* Work to do: Retype word for word the lines lying between the line containing "end = TUNNEL_WIDTH / 2" and the line containing "bpy.context.scene.collection.objects.link(empty)", together with those two lines themselves, and nothing besides.

* Entries supplied:
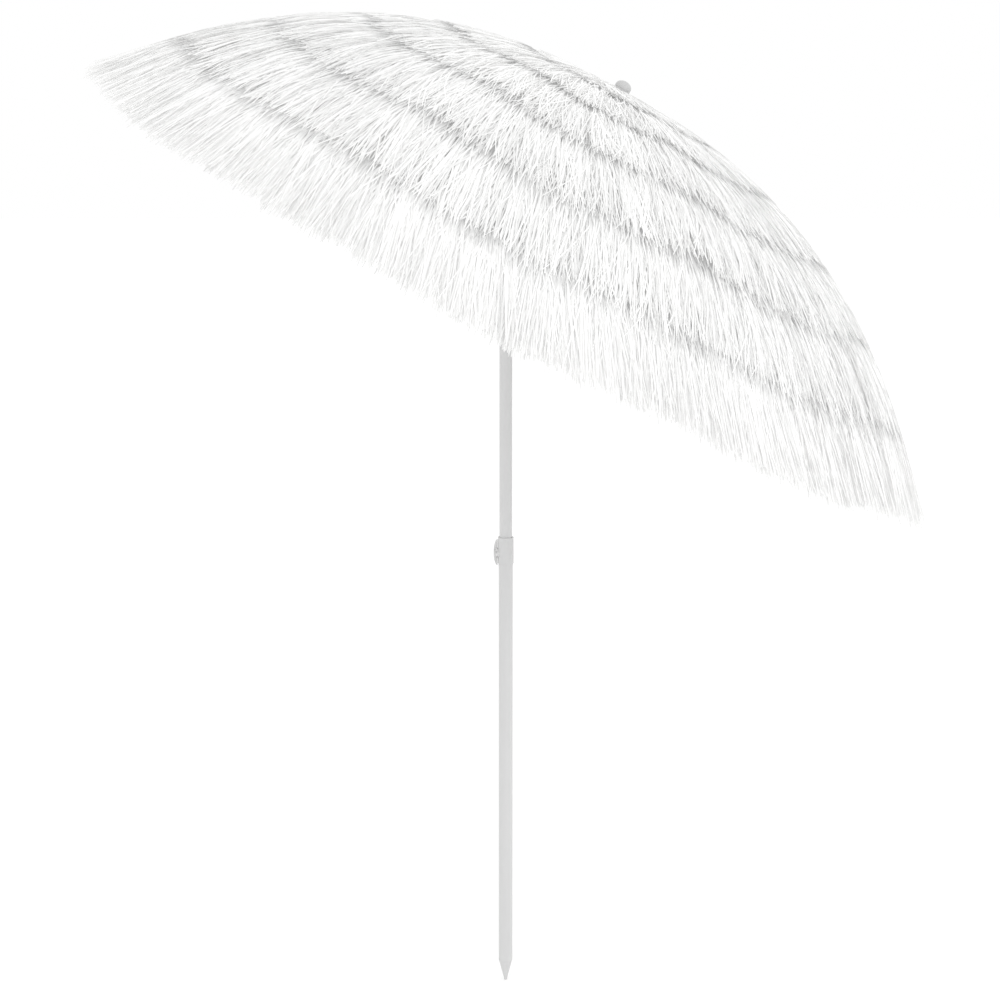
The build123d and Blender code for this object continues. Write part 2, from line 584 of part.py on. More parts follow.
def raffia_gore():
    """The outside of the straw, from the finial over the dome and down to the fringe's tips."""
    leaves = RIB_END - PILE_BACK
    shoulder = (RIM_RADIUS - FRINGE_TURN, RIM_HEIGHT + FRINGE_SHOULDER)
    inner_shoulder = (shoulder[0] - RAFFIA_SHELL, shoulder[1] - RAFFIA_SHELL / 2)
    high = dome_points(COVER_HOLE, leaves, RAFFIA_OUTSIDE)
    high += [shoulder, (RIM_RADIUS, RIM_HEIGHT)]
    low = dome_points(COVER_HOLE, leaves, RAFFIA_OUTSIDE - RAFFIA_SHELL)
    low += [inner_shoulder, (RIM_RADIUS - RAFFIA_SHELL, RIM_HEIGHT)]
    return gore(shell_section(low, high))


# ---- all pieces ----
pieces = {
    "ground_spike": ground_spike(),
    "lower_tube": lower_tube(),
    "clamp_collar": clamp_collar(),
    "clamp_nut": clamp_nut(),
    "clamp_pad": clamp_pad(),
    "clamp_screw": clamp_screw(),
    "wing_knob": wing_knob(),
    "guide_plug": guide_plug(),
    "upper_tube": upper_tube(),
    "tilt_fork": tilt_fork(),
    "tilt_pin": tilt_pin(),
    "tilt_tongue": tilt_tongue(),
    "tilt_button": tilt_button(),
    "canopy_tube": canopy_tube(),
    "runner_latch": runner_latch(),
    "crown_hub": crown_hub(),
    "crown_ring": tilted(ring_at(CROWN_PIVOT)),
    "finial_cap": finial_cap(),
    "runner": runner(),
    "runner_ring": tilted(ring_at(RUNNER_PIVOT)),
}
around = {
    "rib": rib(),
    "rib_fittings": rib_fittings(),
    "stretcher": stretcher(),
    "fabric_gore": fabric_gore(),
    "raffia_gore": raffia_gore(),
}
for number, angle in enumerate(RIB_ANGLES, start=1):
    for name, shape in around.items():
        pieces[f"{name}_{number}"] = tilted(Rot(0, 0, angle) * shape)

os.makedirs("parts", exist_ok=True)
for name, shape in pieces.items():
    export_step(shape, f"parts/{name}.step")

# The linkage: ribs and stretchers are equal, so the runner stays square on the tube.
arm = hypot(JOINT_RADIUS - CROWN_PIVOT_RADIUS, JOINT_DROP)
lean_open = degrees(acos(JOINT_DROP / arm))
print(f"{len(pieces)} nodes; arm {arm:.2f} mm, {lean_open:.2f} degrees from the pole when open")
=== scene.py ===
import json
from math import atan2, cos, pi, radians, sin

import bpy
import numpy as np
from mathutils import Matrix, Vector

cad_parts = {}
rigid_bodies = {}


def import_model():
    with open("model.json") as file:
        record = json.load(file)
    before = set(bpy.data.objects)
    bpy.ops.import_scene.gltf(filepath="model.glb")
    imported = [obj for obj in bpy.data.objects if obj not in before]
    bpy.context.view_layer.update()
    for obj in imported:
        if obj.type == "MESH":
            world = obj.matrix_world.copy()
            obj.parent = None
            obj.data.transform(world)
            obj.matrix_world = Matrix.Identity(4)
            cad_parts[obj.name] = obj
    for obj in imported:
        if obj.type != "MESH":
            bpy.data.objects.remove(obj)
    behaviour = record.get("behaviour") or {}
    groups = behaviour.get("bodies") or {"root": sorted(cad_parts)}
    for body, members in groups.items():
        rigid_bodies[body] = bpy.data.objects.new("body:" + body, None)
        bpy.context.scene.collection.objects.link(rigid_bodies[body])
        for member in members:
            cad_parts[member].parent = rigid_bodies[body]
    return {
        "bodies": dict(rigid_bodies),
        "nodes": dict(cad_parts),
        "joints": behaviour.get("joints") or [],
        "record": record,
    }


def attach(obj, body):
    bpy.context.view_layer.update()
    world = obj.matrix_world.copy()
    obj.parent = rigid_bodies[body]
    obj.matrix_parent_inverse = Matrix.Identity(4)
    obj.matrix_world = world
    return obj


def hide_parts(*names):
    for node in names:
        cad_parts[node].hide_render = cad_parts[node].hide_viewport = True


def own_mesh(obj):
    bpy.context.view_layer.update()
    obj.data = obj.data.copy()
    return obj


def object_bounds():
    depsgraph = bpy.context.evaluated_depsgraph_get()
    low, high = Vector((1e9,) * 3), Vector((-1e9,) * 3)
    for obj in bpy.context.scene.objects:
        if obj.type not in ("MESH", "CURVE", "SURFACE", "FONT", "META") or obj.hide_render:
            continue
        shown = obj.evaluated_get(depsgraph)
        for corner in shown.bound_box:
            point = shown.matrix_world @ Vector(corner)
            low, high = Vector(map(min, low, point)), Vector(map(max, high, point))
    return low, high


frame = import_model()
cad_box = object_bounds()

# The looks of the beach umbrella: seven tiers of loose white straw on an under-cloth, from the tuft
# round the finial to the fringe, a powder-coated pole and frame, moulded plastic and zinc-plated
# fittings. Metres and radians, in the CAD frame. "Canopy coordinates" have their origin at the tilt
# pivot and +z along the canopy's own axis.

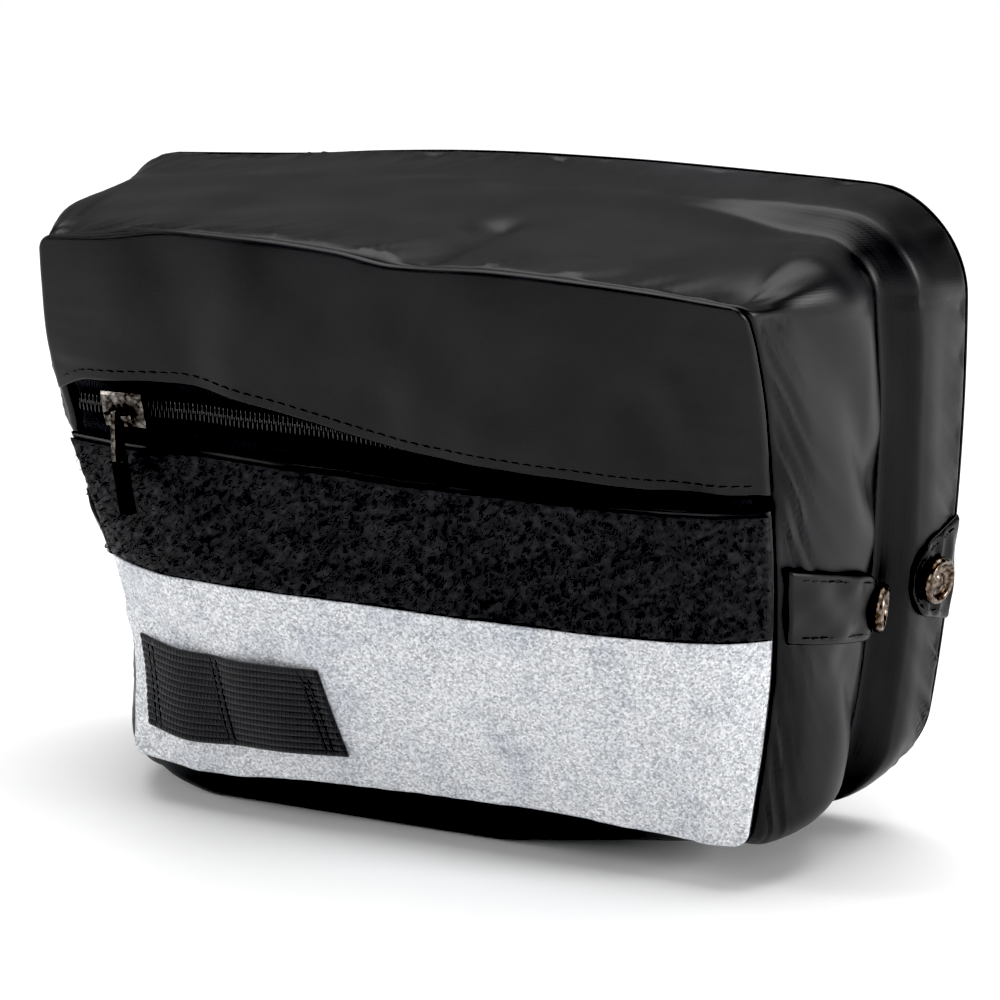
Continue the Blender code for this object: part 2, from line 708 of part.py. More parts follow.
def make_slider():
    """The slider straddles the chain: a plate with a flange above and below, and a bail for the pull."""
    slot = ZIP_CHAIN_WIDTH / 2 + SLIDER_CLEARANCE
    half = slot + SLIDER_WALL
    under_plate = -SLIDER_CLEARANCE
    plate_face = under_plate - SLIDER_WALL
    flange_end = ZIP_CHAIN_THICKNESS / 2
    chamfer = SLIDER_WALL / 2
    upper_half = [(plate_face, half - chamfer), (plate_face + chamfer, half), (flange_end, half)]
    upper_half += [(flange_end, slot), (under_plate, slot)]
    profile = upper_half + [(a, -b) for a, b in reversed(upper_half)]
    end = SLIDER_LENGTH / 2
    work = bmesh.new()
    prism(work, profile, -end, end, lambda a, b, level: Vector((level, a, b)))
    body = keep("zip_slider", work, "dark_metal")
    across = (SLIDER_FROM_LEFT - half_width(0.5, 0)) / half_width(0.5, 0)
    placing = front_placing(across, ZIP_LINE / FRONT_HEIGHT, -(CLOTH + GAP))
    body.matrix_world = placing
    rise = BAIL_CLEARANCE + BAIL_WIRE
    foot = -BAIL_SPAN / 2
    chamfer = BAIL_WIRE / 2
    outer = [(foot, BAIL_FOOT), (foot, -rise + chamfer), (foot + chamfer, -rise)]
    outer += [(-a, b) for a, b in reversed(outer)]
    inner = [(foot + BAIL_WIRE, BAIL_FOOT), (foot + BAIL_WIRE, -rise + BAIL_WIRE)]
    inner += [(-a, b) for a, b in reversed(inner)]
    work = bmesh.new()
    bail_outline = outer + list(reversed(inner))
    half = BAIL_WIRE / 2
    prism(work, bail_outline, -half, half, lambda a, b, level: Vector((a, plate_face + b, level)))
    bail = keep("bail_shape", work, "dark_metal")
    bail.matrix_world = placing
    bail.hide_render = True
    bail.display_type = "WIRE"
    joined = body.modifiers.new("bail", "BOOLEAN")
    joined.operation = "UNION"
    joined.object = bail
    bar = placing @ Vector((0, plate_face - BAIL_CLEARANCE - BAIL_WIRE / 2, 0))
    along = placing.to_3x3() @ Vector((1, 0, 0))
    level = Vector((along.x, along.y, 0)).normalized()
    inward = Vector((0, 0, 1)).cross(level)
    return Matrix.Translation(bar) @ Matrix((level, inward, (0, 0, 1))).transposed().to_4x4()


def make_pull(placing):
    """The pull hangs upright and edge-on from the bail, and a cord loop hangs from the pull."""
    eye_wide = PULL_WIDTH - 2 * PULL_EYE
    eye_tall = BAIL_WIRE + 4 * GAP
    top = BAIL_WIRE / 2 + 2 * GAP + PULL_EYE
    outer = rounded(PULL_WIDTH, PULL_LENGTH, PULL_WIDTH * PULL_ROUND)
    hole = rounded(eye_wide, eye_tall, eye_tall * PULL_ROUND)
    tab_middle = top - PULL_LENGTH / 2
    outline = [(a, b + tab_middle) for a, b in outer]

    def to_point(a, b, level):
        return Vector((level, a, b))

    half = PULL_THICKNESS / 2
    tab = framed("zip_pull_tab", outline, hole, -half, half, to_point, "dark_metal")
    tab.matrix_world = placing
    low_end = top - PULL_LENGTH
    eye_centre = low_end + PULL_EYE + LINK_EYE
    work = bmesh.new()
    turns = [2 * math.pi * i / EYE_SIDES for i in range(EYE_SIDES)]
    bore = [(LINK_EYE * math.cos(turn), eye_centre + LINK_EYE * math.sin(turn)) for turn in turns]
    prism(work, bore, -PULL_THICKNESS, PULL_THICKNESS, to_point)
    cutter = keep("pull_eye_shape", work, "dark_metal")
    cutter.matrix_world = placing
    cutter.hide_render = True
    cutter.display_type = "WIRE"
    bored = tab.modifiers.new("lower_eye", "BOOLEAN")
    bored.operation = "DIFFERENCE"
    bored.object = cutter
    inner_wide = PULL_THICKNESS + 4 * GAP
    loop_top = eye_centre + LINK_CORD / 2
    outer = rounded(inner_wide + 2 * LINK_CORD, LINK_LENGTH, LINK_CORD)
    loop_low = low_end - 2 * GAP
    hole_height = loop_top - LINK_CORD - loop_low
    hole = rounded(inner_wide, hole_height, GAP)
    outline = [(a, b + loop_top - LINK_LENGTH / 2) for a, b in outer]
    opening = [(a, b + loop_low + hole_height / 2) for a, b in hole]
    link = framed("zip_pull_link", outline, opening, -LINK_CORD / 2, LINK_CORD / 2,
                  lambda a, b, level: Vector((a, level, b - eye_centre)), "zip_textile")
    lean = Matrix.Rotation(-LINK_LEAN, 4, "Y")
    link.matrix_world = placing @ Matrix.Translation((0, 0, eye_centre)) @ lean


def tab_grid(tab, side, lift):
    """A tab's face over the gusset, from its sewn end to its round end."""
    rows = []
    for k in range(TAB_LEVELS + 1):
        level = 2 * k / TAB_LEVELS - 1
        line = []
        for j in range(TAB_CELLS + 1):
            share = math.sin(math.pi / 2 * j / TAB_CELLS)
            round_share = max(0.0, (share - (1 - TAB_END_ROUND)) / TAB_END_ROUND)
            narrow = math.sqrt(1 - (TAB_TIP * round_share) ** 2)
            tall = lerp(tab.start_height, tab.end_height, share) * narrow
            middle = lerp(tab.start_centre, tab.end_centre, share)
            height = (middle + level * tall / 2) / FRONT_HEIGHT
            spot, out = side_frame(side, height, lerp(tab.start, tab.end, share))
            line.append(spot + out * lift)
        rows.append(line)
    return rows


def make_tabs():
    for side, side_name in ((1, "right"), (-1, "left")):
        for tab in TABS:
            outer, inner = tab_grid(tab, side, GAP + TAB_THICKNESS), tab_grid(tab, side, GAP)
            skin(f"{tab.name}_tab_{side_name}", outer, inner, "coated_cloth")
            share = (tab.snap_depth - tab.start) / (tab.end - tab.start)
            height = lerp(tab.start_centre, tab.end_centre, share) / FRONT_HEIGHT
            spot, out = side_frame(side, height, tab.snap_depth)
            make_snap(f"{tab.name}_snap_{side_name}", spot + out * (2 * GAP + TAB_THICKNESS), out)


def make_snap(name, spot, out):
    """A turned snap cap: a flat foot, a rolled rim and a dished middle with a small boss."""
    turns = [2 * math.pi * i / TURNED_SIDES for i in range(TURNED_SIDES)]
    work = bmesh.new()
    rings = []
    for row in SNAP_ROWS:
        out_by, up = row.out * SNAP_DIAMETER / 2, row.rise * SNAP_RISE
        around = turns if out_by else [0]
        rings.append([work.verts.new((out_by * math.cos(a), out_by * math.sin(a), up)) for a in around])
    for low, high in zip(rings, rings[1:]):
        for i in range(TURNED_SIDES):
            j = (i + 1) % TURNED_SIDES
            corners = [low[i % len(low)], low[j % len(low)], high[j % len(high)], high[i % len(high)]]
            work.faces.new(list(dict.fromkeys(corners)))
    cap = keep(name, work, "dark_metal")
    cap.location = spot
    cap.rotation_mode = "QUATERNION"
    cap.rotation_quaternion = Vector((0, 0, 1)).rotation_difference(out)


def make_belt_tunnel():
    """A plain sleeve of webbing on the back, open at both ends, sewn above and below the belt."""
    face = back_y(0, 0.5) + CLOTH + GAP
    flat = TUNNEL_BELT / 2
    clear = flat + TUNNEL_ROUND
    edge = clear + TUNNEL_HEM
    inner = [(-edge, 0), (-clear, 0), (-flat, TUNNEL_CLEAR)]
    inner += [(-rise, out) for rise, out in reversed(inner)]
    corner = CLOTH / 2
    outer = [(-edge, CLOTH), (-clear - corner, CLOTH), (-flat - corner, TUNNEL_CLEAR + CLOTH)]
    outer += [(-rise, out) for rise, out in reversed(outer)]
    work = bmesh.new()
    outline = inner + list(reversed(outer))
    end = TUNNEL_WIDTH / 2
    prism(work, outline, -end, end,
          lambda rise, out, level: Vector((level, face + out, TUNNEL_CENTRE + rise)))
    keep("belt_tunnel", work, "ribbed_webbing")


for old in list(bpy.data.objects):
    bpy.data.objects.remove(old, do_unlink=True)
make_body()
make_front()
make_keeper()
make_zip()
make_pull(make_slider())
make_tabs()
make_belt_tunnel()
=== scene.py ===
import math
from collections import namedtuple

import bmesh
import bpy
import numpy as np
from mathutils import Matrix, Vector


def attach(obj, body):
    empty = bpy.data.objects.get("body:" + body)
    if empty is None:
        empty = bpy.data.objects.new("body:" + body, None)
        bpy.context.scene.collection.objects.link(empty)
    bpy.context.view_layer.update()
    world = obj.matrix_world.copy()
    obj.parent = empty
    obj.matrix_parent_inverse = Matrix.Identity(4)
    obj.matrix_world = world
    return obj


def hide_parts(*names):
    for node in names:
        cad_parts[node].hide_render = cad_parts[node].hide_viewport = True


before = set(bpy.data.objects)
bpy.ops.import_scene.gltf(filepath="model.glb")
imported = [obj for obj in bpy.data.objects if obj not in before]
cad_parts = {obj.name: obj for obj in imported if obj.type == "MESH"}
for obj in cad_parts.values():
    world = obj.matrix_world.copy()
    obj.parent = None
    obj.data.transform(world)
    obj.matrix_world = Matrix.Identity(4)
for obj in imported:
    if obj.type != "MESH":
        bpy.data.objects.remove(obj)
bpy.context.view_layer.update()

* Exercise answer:
    end = TUNNEL_WIDTH / 2
    prism(work, outline, -end, end,
          lambda rise, out, level: Vector((level, face + out, TUNNEL_CENTRE + rise)))
    keep("belt_tunnel", work, "ribbed_webbing")


for old in list(bpy.data.objects):
    bpy.data.objects.remove(old, do_unlink=True)
make_body()
make_front()
make_keeper()
make_zip()
make_pull(make_slider())
make_tabs()
make_belt_tunnel()
=== scene.py ===
import math
from collections import namedtuple

import bmesh
import bpy
import numpy as np
from mathutils import Matrix, Vector


def attach(obj, body):
    empty = bpy.data.objects.get("body:" + body)
    if empty is None:
        empty = bpy.data.objects.new("body:" + body, None)
        bpy.context.scene.collection.objects.link(empty)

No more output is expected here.